When students were finished with their pages, we "laminated" them with clear packing tape and added hinges to the edge.  Later, we assembled the pages into a giant Book of Secrets including students from all 4 of my art survey classes (about 100 students).  I tried having two of my best graffiti artists design the cover for our book, but unfortunately neither pulled through.  I guess it will be a design I can work on over the summer. 

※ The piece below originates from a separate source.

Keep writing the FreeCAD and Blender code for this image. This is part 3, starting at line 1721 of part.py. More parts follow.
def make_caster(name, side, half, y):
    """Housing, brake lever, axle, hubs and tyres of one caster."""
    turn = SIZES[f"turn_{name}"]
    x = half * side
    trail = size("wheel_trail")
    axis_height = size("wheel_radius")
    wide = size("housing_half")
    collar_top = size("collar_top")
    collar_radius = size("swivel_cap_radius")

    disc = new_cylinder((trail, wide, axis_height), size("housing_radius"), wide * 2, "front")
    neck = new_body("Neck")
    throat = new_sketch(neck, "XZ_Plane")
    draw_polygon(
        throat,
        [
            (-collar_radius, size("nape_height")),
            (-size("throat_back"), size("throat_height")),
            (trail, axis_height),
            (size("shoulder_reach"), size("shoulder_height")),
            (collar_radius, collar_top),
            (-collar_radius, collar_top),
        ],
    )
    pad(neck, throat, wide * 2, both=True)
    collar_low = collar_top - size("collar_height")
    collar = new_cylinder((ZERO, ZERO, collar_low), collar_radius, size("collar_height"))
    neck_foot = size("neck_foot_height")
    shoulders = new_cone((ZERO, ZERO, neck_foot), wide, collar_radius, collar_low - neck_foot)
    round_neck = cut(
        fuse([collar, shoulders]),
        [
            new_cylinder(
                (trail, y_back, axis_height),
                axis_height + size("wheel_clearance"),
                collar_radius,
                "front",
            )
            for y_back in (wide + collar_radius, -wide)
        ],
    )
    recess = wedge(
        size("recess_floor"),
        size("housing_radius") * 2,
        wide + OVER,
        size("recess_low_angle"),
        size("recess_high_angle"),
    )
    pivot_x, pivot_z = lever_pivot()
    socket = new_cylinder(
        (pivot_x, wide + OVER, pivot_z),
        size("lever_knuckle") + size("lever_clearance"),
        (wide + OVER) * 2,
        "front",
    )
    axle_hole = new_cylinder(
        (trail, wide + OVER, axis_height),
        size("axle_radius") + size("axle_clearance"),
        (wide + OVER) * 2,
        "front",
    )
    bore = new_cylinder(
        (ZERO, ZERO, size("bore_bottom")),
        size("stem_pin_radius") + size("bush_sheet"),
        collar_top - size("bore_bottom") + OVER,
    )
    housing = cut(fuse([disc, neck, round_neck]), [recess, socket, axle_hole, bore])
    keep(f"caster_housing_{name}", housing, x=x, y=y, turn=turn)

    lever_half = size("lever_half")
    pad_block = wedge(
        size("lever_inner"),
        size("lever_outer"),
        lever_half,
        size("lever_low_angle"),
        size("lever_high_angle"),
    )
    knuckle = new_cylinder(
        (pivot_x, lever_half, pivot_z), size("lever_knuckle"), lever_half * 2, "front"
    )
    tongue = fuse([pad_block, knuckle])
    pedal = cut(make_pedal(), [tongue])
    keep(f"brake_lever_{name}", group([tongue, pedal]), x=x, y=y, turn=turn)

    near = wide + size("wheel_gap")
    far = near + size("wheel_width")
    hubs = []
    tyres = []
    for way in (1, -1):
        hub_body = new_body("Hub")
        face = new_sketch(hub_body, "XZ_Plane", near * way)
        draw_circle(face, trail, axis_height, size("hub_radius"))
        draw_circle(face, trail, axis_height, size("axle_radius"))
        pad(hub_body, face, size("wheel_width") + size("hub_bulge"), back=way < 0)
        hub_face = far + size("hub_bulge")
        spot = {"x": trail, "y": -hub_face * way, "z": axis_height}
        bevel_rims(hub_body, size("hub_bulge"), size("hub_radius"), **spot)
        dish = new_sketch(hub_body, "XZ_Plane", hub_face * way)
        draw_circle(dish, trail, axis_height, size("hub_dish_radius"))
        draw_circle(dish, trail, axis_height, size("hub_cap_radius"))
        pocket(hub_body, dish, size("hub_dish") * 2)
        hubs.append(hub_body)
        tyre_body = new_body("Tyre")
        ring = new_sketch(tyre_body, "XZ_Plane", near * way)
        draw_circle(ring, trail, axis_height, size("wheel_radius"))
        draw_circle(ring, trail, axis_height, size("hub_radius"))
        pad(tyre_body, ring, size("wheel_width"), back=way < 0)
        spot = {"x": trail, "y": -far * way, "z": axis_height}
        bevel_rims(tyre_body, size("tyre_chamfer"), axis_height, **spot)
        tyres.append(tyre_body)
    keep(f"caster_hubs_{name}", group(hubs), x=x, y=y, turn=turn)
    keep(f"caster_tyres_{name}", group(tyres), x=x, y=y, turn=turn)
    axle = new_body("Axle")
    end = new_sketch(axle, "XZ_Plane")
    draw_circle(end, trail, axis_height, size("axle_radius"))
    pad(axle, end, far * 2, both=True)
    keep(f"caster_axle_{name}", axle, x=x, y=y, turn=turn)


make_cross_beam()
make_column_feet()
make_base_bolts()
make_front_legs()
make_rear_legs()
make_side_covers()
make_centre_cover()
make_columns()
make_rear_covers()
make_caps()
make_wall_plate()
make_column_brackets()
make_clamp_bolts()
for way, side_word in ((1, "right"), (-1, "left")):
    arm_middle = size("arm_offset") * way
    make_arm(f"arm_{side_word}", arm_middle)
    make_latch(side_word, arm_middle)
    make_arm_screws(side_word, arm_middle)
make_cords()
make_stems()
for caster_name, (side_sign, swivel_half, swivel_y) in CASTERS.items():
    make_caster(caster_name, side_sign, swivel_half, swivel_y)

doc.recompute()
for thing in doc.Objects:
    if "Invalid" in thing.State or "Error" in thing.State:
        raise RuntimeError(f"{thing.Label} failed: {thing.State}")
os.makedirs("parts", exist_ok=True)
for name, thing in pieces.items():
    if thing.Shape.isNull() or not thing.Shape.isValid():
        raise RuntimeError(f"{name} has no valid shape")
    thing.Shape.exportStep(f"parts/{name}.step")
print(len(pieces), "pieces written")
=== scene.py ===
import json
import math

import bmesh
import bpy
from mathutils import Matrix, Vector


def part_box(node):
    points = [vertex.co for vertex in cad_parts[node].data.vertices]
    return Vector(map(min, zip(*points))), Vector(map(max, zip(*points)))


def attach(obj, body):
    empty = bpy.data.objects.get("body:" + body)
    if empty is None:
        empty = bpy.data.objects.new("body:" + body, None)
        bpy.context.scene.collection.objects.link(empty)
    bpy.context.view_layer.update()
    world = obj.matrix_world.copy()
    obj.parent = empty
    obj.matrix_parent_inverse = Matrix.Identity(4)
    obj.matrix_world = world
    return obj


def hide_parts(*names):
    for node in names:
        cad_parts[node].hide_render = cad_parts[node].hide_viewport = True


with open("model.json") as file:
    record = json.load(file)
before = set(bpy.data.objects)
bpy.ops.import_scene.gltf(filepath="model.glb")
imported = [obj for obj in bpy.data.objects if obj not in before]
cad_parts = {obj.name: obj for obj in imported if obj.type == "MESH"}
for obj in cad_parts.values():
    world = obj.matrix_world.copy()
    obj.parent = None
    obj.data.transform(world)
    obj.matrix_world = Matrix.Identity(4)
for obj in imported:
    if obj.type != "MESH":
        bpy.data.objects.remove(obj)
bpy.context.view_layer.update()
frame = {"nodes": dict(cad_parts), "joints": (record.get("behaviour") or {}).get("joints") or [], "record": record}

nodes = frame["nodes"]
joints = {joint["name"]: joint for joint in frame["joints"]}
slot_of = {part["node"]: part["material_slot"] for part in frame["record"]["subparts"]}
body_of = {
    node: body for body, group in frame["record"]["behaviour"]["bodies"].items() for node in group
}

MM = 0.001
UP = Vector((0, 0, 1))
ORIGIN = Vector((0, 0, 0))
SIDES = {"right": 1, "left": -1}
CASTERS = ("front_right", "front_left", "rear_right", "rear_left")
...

1. I had to glue AND tape on the paper hinges because the glue just came off once it was dry.  The glue acts like a temporary tack until the book is all together, then I went back (had a student) and added tape in spots to reinforce the hinge/page connection.  
2.  Some types of printing worked as the transfer- I think it is laser, but NOT ink jet?  I want to say this is because the ink on the inkjet is absorbed in the paper, whereas the laser printing is sitting on top of the paper?  Honestly, I can't say this for sure, because some of my students who brought in print-outs were able to make it work, and some were not. 

Wednesday, June 6, 2012

Lesson: I can't RESIST it! Contour Line Drawing Project

In between large, very structured projects, I wanted something in which students would explore both a new drawing technique to them, as well as apply some of the watercolor techniques they learned during their sketchbook cover project.  Something more... loose.  I was also looking for something that would only take about a week or so before moving into our printmaking unit.  


For this project, students first practiced making several contour and blind contour drawings.  We started with them choosing a person or a hand gesture.  On the second day, they practiced drawing objects like shoes or other objects in the classroom.  They had a bit of difficulty remembering not to lift their pencil off of the paper.  Students also tended to draw items that were very simple or more two-dimensional like an iPod or an analog clock in the room.  I had to really push them to use only forms (3D objects) to work from.  



After that, we 
began the "large project."  Part of this project was about following directions.  I even ended up giving students a grade if they followed all of the directions (or not).  As you can see to the left, I had some pretty explicit instructions.  I still briefly demonstrated/walked through the Day 1 process so students could SEE the steps taking place and ask questions along the way.  

I actually really enjoyed this change of pace, because each day, I would just hand them the new instructions, and students would grab their artwork, and know exactly what to do.  If students were absent, I typically tell them to read the handouts, ask their neighbors, and THEN they can come ask me questions.  This worked fairly well to cut down on repeating myself, plus students teach each other.  That freed me up to walk around more, address some of the contour drawing issues mentioned above (don't take your pencil off the paper!).  

On Day 2, students finished up drawings from the previous day if needed, as well as applied  oil pastel or crayon and glue resists, and various marker line weights.  The work needs to dry overnight.  On Day 3, students recalled the various watercolor techniques from prior projects.  In this, students found it very exciting to see the crayon resists (especially the light colored crayons like flesh and white and yellow) "popping" out through their watercolors.  

Lastly, students were to emphasize the idea of layers by using crayons, color pencils, or collage on their work.  They were also to emphasize specific objects in their artwork through value, color, etc.  

Overall, this project was okay.  I definitely will refine it next time I use it.  
Feedback:  Some of their resists did not turn out so great.  Either they didn't press hard enough with the crayon/oil pastel, or they barely put enough glue regardless of my demonstration, repetition, and... (yes, it's true) nagging.  I left the watercolor portion pretty free, and some of the students had some AMAZING contour drawings... but less than desirable watercolor techniques that may have obliterated their really great drawings.  I could put on more restrictions onto this portion to make sure I get more "clean" looking artwork.  But... some of this was just nice to be loose and let the students interpret their artwork how they see fit.  As long as they got the concepts, I was happy with their results.  Sometimes, we just have to say... it's ok (this time)!